As someone who has been a full-time salaried strength coach at the high school level, to an unpaid intern who moved across the country to chase a dream, and currently a part-time paid graduate student who also is a full-time strength coach, I have experienced that spectrum of salaries that are too well known in the strength and conditioning industry. Each job has had its own unique challenges and opportunities. Hopefully my story about the varying salaries I have experienced and how I found a balance between work and quality of life helps you do the same.

I had it made. I got my dream job as soon as I finished my undergraduate work. I was able to go back to my hometown and work for my high school alma mater. I was making a full-time salary with benefits and I got all holidays off. I was 23, single and didn’t have many other responsibilities besides doing my laundry and overseeing the athletic development for an entire high school. If it sounds great, it was. But something was missing.

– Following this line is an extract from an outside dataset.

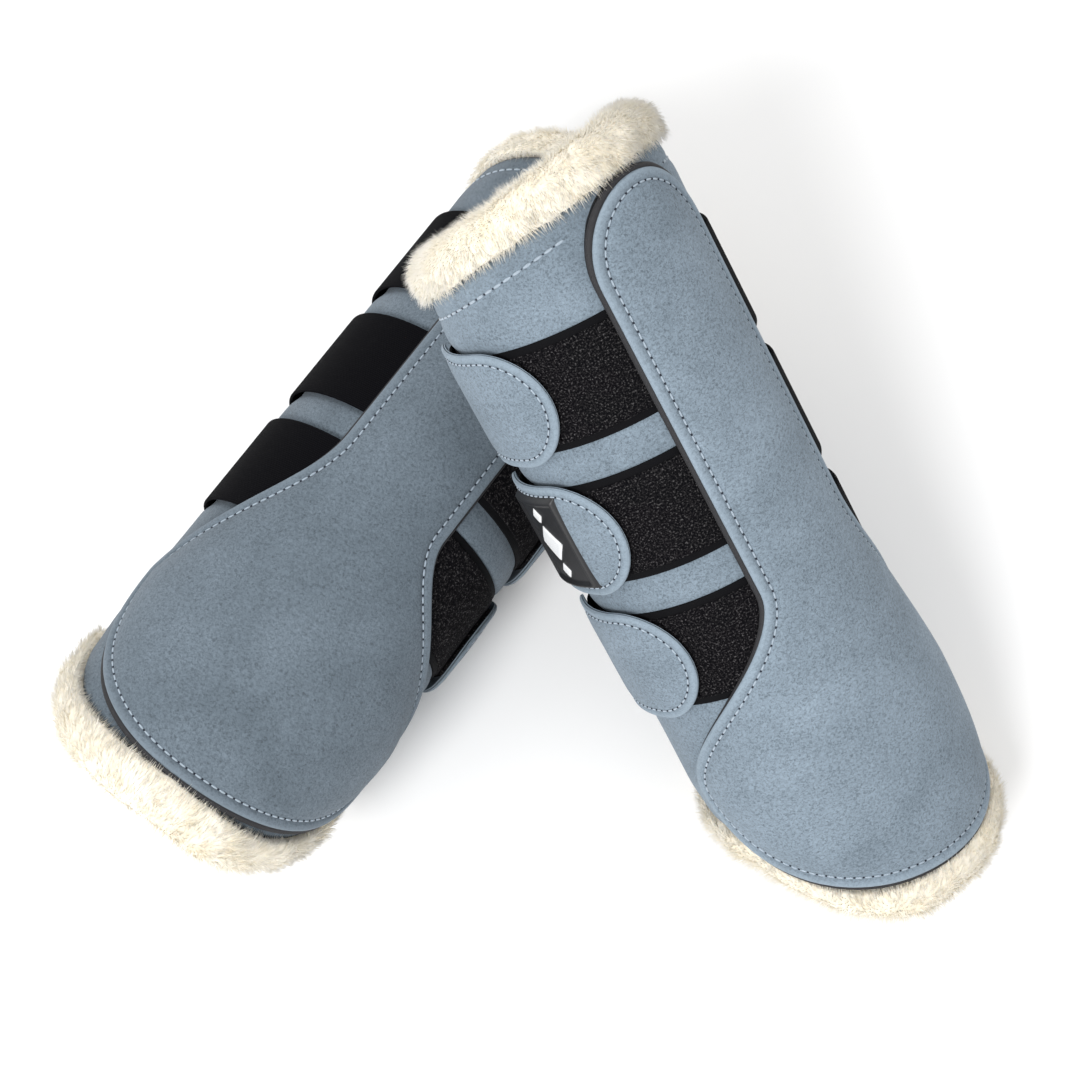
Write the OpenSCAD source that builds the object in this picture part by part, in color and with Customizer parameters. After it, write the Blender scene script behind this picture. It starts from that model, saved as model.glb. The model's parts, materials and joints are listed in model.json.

I knew I could hang onto that job for the rest my career if I wanted to. I could continue to work, eventually retire, and be comfortable doing something I loved. That’s where the issue lies. I knew at that time I didn’t want to be comfortable. This was the time in my life when I knew I could sacrifice the joys of making a good amount of money and having an unusual great quality of life for something that would challenge me and force me out of my comfort zone.

The decision to pack up and move halfway across the country to be an intern at a major university was not an easy one, but my goal was to expand my career and learn as much as I possibly could. I gave up the riches for an unpaid internship working 12 to 15 hours a day. I had completed several internships before as a undergrad, but nothing compared to this. After the first two weeks I had calluses on my knees as a result of the cleaning we were doing - I absolutely loved it. I found a great amount of satisfaction in the hard work and the accumulation of knowledge I was quickly gathering on a daily basis. However, working for nothing wasn’t sustainable, especially in the Silicon Valley, so I needed to find something that could pay the bills.

My next and most recent adventure took me back to another alma mater, this time at the university I did my undergrad at. This opportunity was a chance to continue to do what I love, work full-time, get my masters degree in education, and be a part of a great program. I would be paid a part-time stipend as a graduate assistant, but it really didn’t matter to me as I saw this as an opportunity to have 100% focus on the team, the job, and my studies. Outside expenses other than getting bills paid doesn’t have its place yet, and that’s okay by me.

For me, I still have it made. I tell this story with the understanding that no one career path is the same, especially in the strength and conditioning industry. But every opportunity and every experience is what you make it. I know I will want to have a family one day. I know I’m going want to spend every non-working second with them. When I’m ready for that, my goals will change, and the job I look for will align with those goals. Until then every opportunity is what I make it.

So what’s most important? Is it chasing a big time dream job in hopes of one day making that six-figure strength coach salary, but sacrificing being able to coach your kid’s little league team or being able to attend that happy hour with your friends? Or is it finding a school or organization that isn’t as demanding, doesn’t pay as much, but allows for more free time doing the things you enjoy? That’s a personal question you’re going to have to answer for yourself, but it all starts with having a clearly stated goal as to what it is you want out of a career in strength and conditioning. If I have learned one thing in my short career as a coach, it's that every opportunity is what you make it. I have found happiness and quality of life in every situation regardless of what I was being paid, I just had to look for it.